Covering the wine labels
There are a couple of groups of friends and interestingly a couple of people that have come by themselves, including Amy. The first half hour starts off a little awkwardly as people nod and smile at each other amidst much nervous laughter at the somewhat deafening silence. Then someone takes a seasoned seaweed leaf and we all dig in. All of the food in this three course dinner is vegetarian and prepared here by Honi and her friendly team. I'd tell you their names but we aren't allowed to speak and there are no name tags. In fact when people bring wine and water, the labels are covered over with a white sticker and people wearing logos on their tops also have these covered.
Conversation is through mime and people try to converse to find out where we're from and what we do for a living. Amusement and laughter reigns as someone asks a girl if the man she is with is her lover via various hip grinding gestures. It turns out he is her father! There are also un PC gestures where people give which country they come from (I shan't name names! ;) ). I try to guess one guest's occupation-she gestures that her nose is growing longer so I think she means politician but I'm not entirely sure. We ascertain who is together and who is married or engaged. The silence is broken at times by the barking and whimpering of the dog who may just be totally confused at the silence.
The first course comes out and it is a zucchini, onion and leek soup blended up until very smooth and served cold with a swirl of goat's yogurt. It's quite good and velvety smooth; What is interesting is that everyone acts a little differently because they aren't allowed to have adult conversation. In Mr NQN's words (afterwards!) he says "Everyone let their inner child out" by mugging and acting silly. There's simply no chance to have an adult conversation so you end up playing and acting like children do.
Cherry tomato, spinach, roasted pumpkin, feta and pine nut salad
Beetroot and sesame seed salad
Grilled Portobello mushroom, polenta cake and grilled red capsicum
The mains come out share style and there is a range of three vegetable salads as well as a couscous salad. There is a leaf salad with cherry tomatoes, spinach leaves, cubes of roasted pumpkin, feta and toasted pine nuts. Then there is an avocado, chick pea and tomato salad and a beetroot and sesame seed salad. the couscous is flecked with small pieces of diced eggplant and they bring out the crumbed mushrooms, polenta squares and grilled capsicum, one per person. The salads are nice and varied with lots of good bits and I particularly enjoy the pumpkin and cherry tomato salad, the Chickpea, avocado and tomato salad and the grilled mushroom.
Chickpea, avocado and tomato salad
The wigs come out as well as the toys and people play battle with smurfs and Simpsons figurines. Again we end up playing like children in the absence of conversation there are lots of figurines battling each other. On our table, they set up a diorama figure which is pure Halloween. There is also dancing and faux DJing from some of the group who dance to the silence.
_Faux DJing _
Having fun with figurines
Poached Pear with vanilla ice cream
Dessert comes out and it is a spiced poached pear with a rich Maggie Beer vanilla bean ice cream. The pear is a little soft but the flavours are delicious together and even though everyone is full, all bowls go back clean.

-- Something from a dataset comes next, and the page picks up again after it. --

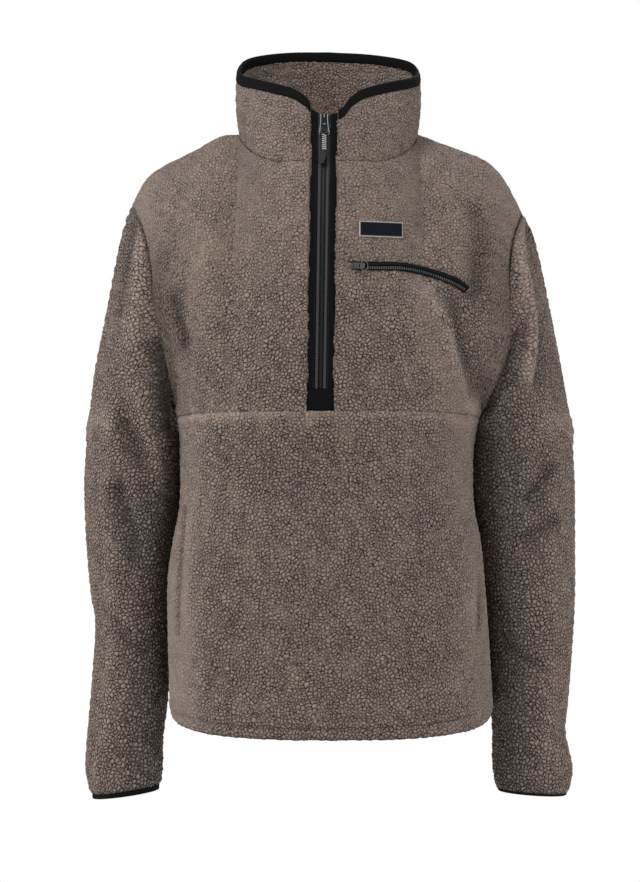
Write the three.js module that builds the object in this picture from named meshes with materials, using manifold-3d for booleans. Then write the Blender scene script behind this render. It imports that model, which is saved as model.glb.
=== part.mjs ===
// Sherpa fleece pullover with a half zip and a stand collar, filled out as when it is worn.
// Millimetres, +Z up, the front towards -Y. "Right" and "left" in names are +X and -X, as the front is seen.
// The origin is the base of the neck, midway between the shoulder points.
import * as THREE from 'three';
import { mergeVertices } from 'three/addons/utils/BufferGeometryUtils.js';
import Module from 'manifold-3d';

const wasm = await Module();
wasm.setup();

// Cloth and seams
const WALL = 5;              // fleece backing with its pile
const SEAM = 0.19;           // half the gap between two sewn pieces
const MITRE = 1.3;           // longest wall at a folded seam, as a share of WALL
const NEAR = 0.3;            // gap between a trim and what it lies on
const SEAM_Y = 8;            // side seams lie a little behind the middle
const ROUNDNESS = 2.4;       // 2 is an ellipse, more is boxier

// Heights
const HEM_Z = -612;          // hem at the side seams
const UNDERARM_Z = -297;     // underarm point, where the chest seam ends
const HEM_STITCH = 19;       // hem fold, from its edge to its stitching
const HEM_GROOVE = { deep: 1.8, wide: 3.5 };

// Neck and collar
const NECK_X = 0.2;          // middle of the neck
const NECK_WIDE = 98;        // half width at the neck seam
const RIM_WIDE = 100;        // half width at the rim
const RIM_TILT = -0.025;     // the rim's back leans down to the right
const NECK_SHARE = 0.42;     // share of the half panel that the neck takes
const BINDING = 10;          // height of the collar's binding
const COLLAR_BELLY = 2.5;    // how far the collar rounds out between its seam and its rim

// Half zip
const SLOT = 14.5;           // half width of the opening in the fleece
const BINDING_END = 1.2;     // the collar's binding stops this far short of the opening
const PATCH = 23;            // height of the closing patch
const ZIP_MIDDLE = -4.8;     // x of the zip's middle at the base of the neck
const ZIP_SLOPE = 0.0142;    // it leans a little to the left on its way down
const PULL_LEAN = 10;        // the pull hangs along the collar, which leans back

// Strips over the opening: distances across from the zip's middle, and depths below the fleece's face.
const STRIPS = {
  patch: { from: -SLOT + NEAR, to: SLOT - NEAR, high: 1, deep: 3.4 },
  placket: { from: 6.5, to: SLOT - NEAR, high: 1, deep: 3.2 },
  tape: { from: 2.7, to: 6.2, high: 2, deep: 3.4 },
  chain: { from: -2.4, to: 2.4, high: 1.2, deep: 4 },
};
const STRIP_TOP = 0.94;      // share of the collar's height that the strips reach

// Body girth by height: half widths to each side, depths to front and back of the side seams.
const GIRTH = [
  { z: -612, left: 174.5, right: 181.5, front: 122, back: 109 },
  { z: -580, left: 175, right: 179.5, front: 121, back: 108 },
  { z: -530, left: 176.5, right: 176.5, front: 118, back: 105 },
  { z: -470, left: 176.5, right: 172, front: 115, back: 101 },
  { z: -430, left: 171, right: 168, front: 113, back: 98 },
  { z: -390, left: 163.5, right: 160.5, front: 113, back: 97 },
  { z: -340, left: 163, right: 159.5, front: 117, back: 100 },
  { z: -297, left: 164, right: 164, front: 121, back: 104 },
];

// How far the middle of a panel hangs below (-) or stands above (+) its side seams.
const DIP = {
  front: { hem: -27, chest: 9 },
  back: { hem: -16, chest: 4 },
};

// Armhole seams from the underarm (first row) to the shoulder point (last row), at equal steps.
const ARMHOLE = {
  right: {
    front: [
      { x: 164, y: 8, z: -297 }, { x: 171, y: -30, z: -281 }, { x: 186, y: -54, z: -247 },
      { x: 196, y: -64, z: -210 }, { x: 196, y: -65, z: -172 }, { x: 197, y: -59, z: -136 },
      { x: 201, y: -42, z: -106 }, { x: 208, y: -20, z: -86 }, { x: 215, y: 8, z: -70 },
    ],
    back: [
      { x: 164, y: 8, z: -297 }, { x: 172, y: 40, z: -281 }, { x: 186, y: 62, z: -247 },
      { x: 195, y: 74, z: -208 }, { x: 196, y: 77, z: -170 }, { x: 197, y: 72, z: -134 },
      { x: 202, y: 56, z: -105 }, { x: 208, y: 33, z: -85 }, { x: 215, y: 8, z: -70 },
    ],
  },
  left: {
    front: [
      { x: -164, y: 8, z: -297 }, { x: -166, y: -30, z: -277 }, { x: -171, y: -54, z: -240 },
      { x: -181, y: -64, z: -204 }, { x: -189, y: -66, z: -170 }, { x: -192, y: -60, z: -137 },
      { x: -199, y: -42, z: -103 }, { x: -208, y: -20, z: -78 }, { x: -217, y: 8, z: -60 },
    ],
    back: [
      { x: -164, y: 8, z: -297 }, { x: -170, y: 40, z: -280 }, { x: -184, y: 62, z: -246 },
      { x: -194, y: 74, z: -207 }, { x: -196, y: 77, z: -168 }, { x: -197, y: 72, z: -132 },
      { x: -202, y: 56, z: -99 }, { x: -209, y: 33, z: -77 }, { x: -217, y: 8, z: -60 },
    ],
  },
};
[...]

At the strike of 10pm someone lets out a peep of noise. Startled and a few people whisper "Shhh!" but then gradually music fills the room and everyone simultaneously bursts into a stream of talking. We find out what people do and their names. The girl who was attending with her father tells us that her father doesn't speak any English and that he is from Shanghai so this was the perfect event for him. The other girl did work for a politician after all. Conversation spills forth like a bursting dam and people's confirm understandings and misunderstandings. It's all a little surreal being so noisy after such a prolonged period of interactivity with silence.
Was it worth it? Absolutely so, anyone fascinated by fellow humans or human nature would find it a most interesting evening indeed.
So tell me Dear Reader, do you think you could go for two hours without speaking?